Only the lines from the one holding "for item in" through the one holding "obj.data.transform(world)" are to be retyped, exactly as they appear, with both boundary lines included.

Rows from a dataset:
[Begin]

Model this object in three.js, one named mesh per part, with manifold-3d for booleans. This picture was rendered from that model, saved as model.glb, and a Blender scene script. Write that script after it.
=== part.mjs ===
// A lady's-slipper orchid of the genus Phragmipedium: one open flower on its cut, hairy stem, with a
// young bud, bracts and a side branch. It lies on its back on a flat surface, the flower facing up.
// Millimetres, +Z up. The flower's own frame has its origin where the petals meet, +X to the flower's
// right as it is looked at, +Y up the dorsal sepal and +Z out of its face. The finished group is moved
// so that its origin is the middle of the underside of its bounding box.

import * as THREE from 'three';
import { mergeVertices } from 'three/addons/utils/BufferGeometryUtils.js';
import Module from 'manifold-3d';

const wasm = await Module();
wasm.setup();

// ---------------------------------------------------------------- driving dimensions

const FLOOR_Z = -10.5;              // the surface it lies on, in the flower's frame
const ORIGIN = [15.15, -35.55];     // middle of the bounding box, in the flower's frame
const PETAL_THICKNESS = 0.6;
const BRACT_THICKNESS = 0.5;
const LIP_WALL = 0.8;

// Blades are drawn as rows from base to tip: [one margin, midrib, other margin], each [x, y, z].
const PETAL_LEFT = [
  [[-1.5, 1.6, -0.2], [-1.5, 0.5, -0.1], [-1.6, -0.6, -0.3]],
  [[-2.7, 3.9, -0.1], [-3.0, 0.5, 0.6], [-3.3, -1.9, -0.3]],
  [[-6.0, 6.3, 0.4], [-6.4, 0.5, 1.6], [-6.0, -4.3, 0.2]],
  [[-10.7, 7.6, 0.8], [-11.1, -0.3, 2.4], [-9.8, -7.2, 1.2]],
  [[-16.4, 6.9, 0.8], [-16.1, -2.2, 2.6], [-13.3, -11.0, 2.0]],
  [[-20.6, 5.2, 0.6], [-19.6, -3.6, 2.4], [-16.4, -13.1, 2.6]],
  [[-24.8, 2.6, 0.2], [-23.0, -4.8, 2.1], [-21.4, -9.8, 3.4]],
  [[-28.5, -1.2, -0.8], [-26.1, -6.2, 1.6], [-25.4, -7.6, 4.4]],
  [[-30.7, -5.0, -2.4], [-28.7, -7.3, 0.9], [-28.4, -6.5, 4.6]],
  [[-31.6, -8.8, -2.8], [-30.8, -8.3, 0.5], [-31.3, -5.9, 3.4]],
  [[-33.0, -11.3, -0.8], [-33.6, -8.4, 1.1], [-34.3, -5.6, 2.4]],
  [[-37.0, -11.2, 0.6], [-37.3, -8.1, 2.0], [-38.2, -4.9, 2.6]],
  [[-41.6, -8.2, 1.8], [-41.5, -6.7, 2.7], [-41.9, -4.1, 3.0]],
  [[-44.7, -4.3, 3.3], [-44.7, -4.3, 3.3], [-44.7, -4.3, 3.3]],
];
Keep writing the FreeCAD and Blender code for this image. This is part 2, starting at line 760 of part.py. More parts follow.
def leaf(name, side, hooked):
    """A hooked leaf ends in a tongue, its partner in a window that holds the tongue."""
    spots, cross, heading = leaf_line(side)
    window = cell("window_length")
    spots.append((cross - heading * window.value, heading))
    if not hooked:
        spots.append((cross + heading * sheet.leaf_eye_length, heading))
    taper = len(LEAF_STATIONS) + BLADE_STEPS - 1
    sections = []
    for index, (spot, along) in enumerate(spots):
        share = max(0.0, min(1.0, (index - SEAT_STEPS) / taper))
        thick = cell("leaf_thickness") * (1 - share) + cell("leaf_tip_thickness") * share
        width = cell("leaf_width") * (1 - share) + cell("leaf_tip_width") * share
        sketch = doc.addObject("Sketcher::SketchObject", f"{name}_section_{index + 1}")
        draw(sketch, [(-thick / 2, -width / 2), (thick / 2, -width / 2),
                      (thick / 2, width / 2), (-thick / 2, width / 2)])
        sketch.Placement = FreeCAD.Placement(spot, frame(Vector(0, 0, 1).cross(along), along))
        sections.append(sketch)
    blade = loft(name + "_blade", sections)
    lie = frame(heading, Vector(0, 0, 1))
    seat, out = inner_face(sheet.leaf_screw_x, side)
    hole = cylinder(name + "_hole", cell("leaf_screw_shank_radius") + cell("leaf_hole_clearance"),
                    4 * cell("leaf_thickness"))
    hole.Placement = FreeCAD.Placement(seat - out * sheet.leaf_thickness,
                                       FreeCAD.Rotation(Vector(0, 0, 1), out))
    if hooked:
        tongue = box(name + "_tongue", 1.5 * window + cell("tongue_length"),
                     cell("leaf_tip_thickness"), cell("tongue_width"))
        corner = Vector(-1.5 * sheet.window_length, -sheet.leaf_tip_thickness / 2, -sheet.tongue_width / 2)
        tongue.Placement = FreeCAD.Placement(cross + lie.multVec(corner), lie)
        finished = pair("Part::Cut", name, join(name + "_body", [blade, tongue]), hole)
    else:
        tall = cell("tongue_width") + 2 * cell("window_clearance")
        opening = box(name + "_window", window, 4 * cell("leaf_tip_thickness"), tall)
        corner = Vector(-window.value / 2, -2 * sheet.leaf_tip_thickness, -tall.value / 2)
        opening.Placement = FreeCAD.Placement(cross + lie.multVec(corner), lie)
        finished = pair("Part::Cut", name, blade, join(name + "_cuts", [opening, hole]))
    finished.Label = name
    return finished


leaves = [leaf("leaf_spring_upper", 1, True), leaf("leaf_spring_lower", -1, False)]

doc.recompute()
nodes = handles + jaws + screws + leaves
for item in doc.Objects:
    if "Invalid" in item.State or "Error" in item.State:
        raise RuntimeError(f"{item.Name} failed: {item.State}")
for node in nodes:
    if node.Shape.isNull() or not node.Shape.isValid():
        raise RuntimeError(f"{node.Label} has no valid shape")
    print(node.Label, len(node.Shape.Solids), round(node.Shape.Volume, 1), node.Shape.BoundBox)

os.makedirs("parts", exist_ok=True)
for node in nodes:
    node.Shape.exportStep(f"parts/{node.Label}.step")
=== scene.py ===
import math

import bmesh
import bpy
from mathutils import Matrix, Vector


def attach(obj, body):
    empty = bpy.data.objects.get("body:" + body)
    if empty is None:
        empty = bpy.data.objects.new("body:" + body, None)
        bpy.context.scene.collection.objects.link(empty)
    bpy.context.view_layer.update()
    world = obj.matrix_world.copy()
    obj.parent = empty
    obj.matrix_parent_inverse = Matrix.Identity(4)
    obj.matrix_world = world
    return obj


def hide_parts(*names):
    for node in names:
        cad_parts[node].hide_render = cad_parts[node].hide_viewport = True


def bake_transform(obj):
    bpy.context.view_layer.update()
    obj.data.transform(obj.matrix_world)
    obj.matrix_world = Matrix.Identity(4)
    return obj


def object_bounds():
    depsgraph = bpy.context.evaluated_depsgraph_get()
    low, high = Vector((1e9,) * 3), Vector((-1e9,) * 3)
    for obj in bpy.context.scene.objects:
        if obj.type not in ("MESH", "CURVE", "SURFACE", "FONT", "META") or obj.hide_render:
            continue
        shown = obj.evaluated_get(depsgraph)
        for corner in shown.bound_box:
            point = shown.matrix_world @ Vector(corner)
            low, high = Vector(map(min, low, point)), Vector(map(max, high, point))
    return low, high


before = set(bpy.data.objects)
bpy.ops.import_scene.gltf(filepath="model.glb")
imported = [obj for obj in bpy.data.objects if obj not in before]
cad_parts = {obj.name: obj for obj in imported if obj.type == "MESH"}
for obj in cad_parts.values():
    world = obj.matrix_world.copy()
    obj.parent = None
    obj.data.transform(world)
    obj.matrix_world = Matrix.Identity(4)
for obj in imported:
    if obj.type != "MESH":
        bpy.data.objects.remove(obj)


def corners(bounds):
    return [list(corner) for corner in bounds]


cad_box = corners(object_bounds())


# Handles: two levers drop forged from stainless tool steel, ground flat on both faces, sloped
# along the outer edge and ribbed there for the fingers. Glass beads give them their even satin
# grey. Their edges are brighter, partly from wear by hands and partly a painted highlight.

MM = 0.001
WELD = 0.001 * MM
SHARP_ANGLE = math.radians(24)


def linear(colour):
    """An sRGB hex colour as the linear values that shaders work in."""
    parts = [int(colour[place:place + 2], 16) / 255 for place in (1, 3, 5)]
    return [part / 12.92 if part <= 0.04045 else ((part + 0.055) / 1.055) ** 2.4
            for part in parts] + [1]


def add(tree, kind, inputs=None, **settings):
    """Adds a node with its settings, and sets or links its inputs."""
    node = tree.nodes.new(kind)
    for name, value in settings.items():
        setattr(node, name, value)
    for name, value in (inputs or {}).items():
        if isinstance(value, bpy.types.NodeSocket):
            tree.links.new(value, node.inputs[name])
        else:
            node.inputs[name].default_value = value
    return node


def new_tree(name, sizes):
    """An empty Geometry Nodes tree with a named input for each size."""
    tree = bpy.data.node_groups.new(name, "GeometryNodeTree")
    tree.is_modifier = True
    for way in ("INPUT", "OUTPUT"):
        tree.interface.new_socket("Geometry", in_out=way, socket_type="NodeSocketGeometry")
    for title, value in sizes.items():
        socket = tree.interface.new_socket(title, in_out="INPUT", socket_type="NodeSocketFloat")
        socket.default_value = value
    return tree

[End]

**Answer below:**
for item in doc.Objects:
    if "Invalid" in item.State or "Error" in item.State:
        raise RuntimeError(f"{item.Name} failed: {item.State}")
for node in nodes:
    if node.Shape.isNull() or not node.Shape.isValid():
        raise RuntimeError(f"{node.Label} has no valid shape")
    print(node.Label, len(node.Shape.Solids), round(node.Shape.Volume, 1), node.Shape.BoundBox)

os.makedirs("parts", exist_ok=True)
for node in nodes:
    node.Shape.exportStep(f"parts/{node.Label}.step")
=== scene.py ===
import math

import bmesh
import bpy
from mathutils import Matrix, Vector


def attach(obj, body):
    empty = bpy.data.objects.get("body:" + body)
    if empty is None:
        empty = bpy.data.objects.new("body:" + body, None)
        bpy.context.scene.collection.objects.link(empty)
    bpy.context.view_layer.update()
    world = obj.matrix_world.copy()
    obj.parent = empty
    obj.matrix_parent_inverse = Matrix.Identity(4)
    obj.matrix_world = world
    return obj


def hide_parts(*names):
    for node in names:
        cad_parts[node].hide_render = cad_parts[node].hide_viewport = True


def bake_transform(obj):
    bpy.context.view_layer.update()
    obj.data.transform(obj.matrix_world)
    obj.matrix_world = Matrix.Identity(4)
    return obj


def object_bounds():
    depsgraph = bpy.context.evaluated_depsgraph_get()
    low, high = Vector((1e9,) * 3), Vector((-1e9,) * 3)
    for obj in bpy.context.scene.objects:
        if obj.type not in ("MESH", "CURVE", "SURFACE", "FONT", "META") or obj.hide_render:
            continue
        shown = obj.evaluated_get(depsgraph)
        for corner in shown.bound_box:
            point = shown.matrix_world @ Vector(corner)
            low, high = Vector(map(min, low, point)), Vector(map(max, high, point))
    return low, high


before = set(bpy.data.objects)
bpy.ops.import_scene.gltf(filepath="model.glb")
imported = [obj for obj in bpy.data.objects if obj not in before]
cad_parts = {obj.name: obj for obj in imported if obj.type == "MESH"}
for obj in cad_parts.values():
    world = obj.matrix_world.copy()
    obj.parent = None
    obj.data.transform(world)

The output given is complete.